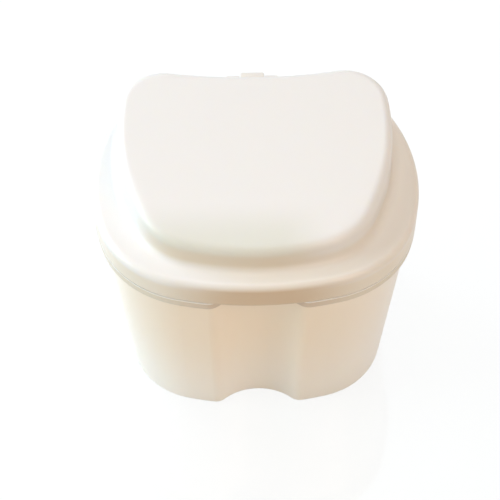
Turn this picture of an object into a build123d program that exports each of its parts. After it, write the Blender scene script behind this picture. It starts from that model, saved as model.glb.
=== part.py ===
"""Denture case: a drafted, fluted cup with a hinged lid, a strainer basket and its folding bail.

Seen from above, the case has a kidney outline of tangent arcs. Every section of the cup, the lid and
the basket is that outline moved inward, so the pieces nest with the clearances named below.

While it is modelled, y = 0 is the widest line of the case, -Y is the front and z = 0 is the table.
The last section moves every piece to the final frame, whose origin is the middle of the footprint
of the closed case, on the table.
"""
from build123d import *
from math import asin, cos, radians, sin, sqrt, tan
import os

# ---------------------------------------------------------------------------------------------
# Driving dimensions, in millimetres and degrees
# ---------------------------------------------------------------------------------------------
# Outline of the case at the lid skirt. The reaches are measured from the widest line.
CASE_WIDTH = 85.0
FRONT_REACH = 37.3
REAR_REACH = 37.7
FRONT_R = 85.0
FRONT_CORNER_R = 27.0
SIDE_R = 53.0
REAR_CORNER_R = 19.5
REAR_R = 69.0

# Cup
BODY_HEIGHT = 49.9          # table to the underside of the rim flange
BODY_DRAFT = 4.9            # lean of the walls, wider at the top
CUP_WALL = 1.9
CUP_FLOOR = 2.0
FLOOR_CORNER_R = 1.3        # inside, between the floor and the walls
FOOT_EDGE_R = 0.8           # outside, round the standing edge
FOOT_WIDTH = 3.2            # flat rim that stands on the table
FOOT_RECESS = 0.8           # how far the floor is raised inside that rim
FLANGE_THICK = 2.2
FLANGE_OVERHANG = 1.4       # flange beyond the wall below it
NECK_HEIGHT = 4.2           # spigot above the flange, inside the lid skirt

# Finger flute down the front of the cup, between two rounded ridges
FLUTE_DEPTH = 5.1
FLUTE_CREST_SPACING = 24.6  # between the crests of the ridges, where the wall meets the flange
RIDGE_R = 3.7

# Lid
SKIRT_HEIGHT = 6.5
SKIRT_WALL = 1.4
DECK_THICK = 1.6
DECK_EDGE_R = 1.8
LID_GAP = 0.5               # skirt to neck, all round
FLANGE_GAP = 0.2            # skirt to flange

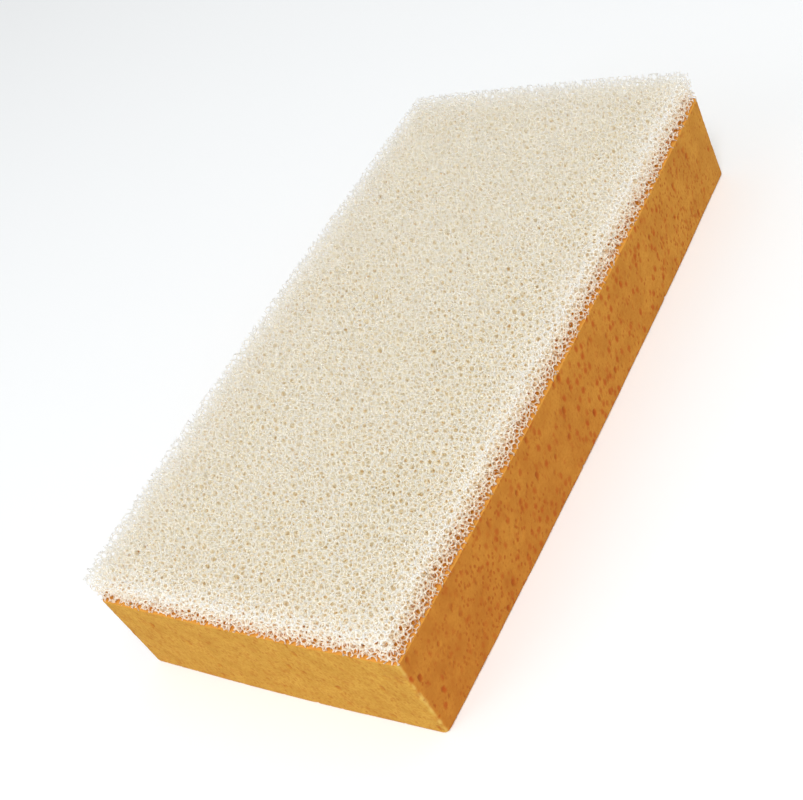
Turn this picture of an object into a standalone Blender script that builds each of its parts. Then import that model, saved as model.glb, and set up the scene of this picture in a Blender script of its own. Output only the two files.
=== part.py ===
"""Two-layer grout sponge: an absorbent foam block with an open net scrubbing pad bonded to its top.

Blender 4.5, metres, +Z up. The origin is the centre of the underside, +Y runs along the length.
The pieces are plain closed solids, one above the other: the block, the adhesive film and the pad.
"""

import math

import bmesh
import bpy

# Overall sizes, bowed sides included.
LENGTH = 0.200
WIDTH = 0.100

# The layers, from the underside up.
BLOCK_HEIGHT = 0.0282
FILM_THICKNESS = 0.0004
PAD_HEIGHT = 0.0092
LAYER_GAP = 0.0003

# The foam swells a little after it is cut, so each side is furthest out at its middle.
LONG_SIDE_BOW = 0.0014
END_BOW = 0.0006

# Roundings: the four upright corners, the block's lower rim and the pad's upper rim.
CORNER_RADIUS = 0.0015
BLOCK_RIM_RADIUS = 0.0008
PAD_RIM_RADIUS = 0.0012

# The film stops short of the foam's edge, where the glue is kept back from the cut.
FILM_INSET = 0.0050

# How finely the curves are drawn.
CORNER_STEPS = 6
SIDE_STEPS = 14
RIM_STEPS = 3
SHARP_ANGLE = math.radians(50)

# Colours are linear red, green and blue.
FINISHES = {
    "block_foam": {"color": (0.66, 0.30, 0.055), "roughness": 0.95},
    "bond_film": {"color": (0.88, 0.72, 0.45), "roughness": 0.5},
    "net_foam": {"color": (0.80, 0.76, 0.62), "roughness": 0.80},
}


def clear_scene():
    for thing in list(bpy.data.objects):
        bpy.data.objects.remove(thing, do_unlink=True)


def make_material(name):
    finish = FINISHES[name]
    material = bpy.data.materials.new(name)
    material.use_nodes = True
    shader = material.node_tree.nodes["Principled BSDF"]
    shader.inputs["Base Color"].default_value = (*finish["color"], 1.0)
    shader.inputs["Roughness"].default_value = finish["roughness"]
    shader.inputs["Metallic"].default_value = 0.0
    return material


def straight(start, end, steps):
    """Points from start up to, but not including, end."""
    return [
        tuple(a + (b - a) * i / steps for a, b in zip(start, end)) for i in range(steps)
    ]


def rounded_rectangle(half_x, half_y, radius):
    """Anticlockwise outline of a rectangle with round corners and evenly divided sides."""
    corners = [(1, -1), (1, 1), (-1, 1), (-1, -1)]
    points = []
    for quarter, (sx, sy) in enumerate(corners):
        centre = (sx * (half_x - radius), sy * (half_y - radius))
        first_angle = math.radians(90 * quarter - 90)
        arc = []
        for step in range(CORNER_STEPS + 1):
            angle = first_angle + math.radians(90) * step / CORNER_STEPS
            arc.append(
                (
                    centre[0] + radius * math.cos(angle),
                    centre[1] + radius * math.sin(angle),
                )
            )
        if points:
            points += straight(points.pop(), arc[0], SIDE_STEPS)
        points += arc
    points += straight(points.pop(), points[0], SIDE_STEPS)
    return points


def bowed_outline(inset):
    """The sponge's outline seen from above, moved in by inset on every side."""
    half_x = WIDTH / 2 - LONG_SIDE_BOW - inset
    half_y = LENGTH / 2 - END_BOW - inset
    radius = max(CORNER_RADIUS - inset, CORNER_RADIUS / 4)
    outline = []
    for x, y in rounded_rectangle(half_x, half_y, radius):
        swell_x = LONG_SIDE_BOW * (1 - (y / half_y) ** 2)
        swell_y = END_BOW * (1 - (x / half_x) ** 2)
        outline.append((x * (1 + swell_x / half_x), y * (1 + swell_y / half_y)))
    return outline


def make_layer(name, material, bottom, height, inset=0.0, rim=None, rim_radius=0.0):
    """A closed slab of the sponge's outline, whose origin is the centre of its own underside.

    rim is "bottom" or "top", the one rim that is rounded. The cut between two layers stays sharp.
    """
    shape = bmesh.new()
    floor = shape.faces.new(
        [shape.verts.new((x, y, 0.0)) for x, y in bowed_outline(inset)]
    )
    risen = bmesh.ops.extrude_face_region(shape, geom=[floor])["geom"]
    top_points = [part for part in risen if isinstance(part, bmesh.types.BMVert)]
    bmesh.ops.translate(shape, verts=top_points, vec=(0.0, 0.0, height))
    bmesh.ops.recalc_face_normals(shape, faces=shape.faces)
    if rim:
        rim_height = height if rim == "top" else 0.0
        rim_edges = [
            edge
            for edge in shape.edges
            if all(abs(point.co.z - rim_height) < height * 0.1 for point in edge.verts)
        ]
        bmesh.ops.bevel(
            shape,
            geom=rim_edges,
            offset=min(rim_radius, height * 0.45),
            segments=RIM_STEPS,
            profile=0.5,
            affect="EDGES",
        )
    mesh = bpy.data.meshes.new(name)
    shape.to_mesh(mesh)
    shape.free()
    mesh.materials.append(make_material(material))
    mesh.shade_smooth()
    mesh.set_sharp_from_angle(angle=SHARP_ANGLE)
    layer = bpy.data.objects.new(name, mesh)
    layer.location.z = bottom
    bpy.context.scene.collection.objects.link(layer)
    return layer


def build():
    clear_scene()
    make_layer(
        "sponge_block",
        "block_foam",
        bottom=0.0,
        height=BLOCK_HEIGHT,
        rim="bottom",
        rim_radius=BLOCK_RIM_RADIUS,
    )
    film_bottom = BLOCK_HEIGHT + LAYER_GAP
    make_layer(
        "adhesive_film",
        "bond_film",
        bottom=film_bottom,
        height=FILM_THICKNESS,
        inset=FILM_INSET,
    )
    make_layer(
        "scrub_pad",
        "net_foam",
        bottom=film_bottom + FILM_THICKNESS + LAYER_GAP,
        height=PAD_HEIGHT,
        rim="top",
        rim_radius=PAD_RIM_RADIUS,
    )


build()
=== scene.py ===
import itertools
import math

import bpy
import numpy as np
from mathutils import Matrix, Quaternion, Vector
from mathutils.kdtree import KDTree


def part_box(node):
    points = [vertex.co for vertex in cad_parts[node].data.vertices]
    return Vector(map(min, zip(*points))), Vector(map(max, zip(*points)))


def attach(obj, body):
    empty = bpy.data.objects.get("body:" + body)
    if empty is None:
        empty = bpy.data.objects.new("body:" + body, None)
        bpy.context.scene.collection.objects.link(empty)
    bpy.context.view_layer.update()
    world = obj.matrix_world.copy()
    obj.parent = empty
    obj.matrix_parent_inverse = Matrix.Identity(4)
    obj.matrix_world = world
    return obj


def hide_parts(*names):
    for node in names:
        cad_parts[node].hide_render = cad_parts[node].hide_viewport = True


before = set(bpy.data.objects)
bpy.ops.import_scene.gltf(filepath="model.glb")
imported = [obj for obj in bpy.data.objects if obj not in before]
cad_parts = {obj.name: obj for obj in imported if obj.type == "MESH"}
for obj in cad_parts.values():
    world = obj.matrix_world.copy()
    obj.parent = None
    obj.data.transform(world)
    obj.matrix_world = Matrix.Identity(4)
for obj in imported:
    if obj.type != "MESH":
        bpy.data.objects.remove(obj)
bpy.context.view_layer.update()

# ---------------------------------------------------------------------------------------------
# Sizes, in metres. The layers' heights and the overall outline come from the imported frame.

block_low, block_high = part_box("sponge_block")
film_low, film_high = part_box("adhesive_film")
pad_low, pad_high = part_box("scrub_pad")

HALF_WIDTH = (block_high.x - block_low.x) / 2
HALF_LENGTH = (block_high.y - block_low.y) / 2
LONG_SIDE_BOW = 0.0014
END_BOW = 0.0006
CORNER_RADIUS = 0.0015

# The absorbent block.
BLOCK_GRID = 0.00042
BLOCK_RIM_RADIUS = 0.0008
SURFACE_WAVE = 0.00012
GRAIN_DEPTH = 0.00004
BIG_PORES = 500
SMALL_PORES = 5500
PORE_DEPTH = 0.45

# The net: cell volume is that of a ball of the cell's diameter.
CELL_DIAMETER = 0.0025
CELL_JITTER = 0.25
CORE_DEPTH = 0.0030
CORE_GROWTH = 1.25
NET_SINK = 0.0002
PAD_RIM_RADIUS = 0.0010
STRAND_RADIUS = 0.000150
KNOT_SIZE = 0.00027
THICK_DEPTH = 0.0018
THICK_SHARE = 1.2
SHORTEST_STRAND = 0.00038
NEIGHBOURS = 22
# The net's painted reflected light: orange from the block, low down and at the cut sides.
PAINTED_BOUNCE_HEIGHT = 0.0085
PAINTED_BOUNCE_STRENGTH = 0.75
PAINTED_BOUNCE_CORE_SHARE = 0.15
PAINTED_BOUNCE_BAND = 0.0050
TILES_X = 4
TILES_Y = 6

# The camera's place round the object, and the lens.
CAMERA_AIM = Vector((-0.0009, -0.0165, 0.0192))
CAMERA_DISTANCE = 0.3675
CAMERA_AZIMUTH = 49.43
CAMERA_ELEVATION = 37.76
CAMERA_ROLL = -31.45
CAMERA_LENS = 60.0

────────

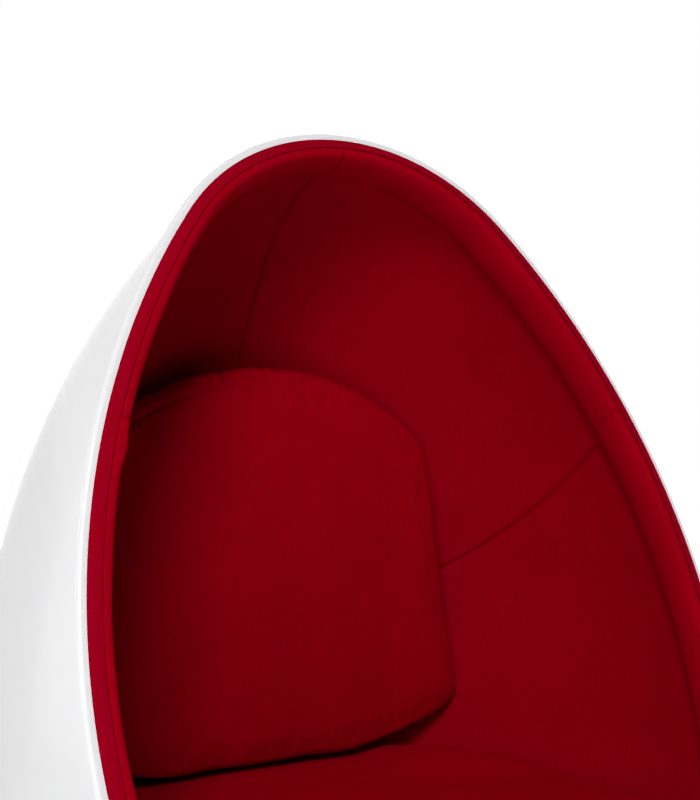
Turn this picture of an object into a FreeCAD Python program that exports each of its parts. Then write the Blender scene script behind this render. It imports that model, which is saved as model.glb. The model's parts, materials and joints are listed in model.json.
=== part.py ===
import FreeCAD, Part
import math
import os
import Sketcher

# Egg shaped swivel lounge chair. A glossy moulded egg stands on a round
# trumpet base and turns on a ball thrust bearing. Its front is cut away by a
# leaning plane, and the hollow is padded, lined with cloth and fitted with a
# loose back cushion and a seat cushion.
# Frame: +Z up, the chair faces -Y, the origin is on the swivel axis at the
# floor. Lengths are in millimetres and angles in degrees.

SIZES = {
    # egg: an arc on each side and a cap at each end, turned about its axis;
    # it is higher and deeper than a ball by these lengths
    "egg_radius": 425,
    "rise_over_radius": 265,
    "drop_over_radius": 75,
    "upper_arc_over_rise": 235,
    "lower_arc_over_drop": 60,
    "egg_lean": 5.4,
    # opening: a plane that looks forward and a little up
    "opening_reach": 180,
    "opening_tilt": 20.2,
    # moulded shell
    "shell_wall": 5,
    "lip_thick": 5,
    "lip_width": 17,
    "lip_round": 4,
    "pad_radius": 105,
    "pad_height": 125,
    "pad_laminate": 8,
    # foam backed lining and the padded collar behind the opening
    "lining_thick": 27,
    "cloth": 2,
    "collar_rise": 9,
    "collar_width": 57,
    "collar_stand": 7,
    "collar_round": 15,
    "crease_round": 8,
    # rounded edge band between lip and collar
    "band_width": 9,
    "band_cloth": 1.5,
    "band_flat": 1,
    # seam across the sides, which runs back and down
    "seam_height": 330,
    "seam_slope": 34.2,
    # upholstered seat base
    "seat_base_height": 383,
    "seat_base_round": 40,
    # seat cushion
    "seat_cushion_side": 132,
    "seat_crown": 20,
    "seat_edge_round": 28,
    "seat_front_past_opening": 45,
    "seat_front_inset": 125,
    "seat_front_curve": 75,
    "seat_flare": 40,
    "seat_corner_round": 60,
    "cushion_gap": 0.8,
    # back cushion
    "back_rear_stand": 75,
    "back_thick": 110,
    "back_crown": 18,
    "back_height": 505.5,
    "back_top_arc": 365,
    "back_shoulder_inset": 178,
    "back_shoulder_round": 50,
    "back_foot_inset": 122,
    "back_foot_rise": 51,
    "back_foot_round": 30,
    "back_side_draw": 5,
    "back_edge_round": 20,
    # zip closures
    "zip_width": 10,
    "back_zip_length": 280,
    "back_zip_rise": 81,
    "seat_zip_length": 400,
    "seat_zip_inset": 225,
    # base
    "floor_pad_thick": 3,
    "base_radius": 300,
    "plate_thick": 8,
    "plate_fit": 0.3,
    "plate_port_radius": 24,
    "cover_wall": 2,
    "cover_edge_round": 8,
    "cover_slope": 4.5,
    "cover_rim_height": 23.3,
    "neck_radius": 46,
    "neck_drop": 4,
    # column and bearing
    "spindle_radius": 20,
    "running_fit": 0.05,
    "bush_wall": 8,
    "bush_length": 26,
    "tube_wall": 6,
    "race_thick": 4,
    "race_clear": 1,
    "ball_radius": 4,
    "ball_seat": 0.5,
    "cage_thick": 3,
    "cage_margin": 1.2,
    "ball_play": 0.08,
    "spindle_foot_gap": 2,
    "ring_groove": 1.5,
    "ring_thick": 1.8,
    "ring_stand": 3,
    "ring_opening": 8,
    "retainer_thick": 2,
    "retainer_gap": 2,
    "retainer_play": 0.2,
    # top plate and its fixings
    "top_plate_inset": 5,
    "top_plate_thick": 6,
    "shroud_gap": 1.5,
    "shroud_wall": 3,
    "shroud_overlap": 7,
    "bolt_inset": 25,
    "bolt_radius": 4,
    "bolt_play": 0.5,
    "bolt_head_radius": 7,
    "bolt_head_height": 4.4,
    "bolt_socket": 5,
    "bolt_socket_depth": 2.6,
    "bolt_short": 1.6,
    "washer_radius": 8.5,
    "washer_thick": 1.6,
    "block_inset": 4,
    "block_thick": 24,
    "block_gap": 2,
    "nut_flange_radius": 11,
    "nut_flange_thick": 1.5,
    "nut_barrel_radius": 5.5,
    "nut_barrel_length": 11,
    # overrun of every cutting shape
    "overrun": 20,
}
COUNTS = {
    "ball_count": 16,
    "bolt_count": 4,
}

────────

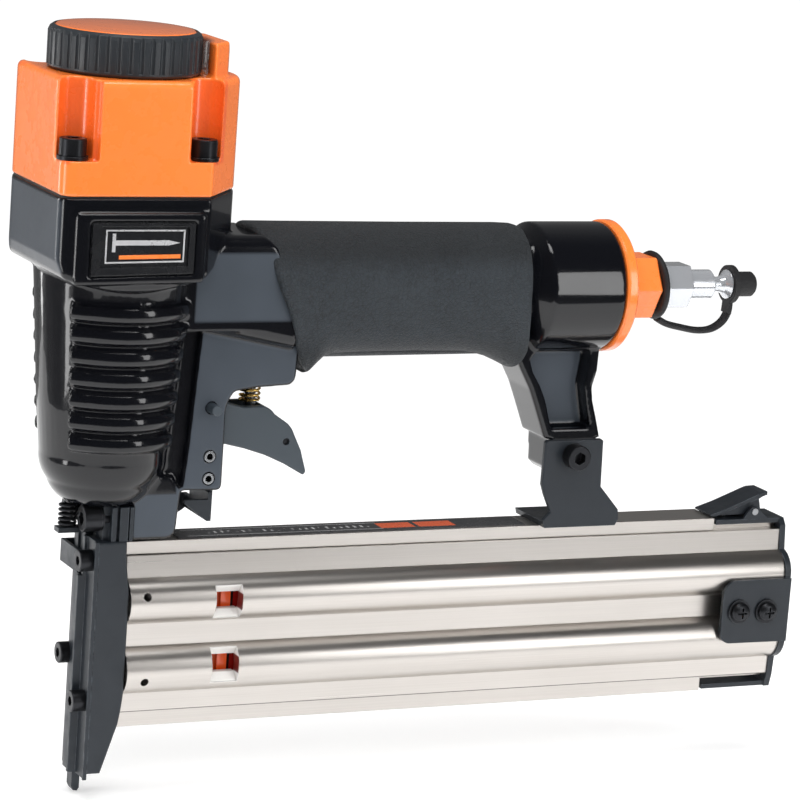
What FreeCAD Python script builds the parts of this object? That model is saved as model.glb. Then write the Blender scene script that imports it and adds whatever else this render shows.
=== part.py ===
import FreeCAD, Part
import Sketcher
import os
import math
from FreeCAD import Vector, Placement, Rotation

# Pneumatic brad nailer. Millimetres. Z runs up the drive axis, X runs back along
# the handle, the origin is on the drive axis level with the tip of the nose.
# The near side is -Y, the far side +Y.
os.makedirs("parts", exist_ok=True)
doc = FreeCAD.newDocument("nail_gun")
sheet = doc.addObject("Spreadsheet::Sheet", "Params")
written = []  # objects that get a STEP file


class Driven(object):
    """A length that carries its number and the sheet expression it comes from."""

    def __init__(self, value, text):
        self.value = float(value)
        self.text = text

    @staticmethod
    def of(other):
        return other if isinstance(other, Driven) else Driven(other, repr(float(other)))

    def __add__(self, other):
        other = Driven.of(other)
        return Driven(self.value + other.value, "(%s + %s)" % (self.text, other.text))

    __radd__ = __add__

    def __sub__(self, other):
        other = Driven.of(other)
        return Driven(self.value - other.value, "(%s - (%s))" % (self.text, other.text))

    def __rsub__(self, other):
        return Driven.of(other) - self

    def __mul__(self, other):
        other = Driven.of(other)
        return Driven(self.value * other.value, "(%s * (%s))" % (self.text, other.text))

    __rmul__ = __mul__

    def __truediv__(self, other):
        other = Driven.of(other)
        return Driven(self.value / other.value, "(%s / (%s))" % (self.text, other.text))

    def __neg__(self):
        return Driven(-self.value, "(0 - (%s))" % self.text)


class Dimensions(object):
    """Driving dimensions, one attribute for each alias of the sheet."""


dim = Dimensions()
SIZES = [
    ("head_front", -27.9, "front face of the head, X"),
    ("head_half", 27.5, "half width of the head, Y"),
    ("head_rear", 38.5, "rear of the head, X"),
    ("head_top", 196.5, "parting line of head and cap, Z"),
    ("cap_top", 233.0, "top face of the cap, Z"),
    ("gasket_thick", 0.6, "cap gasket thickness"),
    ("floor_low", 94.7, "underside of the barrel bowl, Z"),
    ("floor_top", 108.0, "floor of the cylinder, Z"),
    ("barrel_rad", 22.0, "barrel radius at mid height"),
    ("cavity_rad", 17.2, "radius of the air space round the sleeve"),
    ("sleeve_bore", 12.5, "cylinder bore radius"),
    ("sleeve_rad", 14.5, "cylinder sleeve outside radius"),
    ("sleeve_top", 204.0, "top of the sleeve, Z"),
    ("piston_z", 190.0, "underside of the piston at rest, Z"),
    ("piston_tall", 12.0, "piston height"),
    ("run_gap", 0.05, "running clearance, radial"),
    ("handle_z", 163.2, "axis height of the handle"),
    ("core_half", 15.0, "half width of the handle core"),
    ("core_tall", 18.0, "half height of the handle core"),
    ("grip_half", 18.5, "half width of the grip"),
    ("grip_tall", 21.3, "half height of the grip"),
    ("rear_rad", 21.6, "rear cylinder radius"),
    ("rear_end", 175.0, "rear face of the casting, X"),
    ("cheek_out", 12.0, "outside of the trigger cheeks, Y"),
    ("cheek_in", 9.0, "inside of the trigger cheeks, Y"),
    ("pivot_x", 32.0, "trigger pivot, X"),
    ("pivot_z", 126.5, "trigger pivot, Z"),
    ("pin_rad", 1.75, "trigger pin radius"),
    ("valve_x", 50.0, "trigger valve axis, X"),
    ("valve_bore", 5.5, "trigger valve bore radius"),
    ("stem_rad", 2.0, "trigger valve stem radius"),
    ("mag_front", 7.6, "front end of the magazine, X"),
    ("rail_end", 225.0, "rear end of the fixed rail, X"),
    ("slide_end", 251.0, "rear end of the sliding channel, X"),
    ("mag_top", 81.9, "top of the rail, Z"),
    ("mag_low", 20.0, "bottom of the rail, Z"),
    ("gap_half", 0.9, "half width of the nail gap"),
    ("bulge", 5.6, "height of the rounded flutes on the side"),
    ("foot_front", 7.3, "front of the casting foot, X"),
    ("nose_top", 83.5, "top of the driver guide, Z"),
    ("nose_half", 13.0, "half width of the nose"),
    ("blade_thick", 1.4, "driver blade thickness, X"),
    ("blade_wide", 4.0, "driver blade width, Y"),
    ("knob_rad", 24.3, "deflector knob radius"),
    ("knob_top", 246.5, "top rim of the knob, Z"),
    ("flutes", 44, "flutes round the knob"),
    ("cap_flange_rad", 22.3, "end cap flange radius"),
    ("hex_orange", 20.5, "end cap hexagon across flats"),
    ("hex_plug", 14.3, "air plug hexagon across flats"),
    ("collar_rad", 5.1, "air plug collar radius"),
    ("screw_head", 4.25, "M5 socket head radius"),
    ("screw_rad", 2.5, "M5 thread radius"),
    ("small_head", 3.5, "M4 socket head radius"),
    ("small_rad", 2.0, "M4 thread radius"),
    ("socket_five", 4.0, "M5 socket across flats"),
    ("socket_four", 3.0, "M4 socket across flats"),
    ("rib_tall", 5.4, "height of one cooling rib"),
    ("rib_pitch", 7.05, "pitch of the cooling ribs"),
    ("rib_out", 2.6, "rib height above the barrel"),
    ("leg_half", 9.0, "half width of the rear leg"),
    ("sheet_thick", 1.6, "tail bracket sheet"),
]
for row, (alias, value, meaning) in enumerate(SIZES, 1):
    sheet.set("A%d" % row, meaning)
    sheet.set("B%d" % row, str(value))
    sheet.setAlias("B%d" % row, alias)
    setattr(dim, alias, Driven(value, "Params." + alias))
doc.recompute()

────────

**SHORT EXERCISE**
Of the entries listed above, reproduce only the lines starting at the line containing "Turn this picture of an object into a build123d" and ending at the line containing "the basket is". Include both, exactly as they stand.

**SOLUTION FOR THIS EXERCISE**
Turn this picture of an object into a build123d program that exports each of its parts. After it, write the Blender scene script behind this picture. It starts from that model, saved as model.glb.
=== part.py ===
"""Denture case: a drafted, fluted cup with a hinged lid, a strainer basket and its folding bail.

Seen from above, the case has a kidney outline of tangent arcs. Every section of the cup, the lid and
the basket is that outline moved inward, so the pieces nest with the clearances named below.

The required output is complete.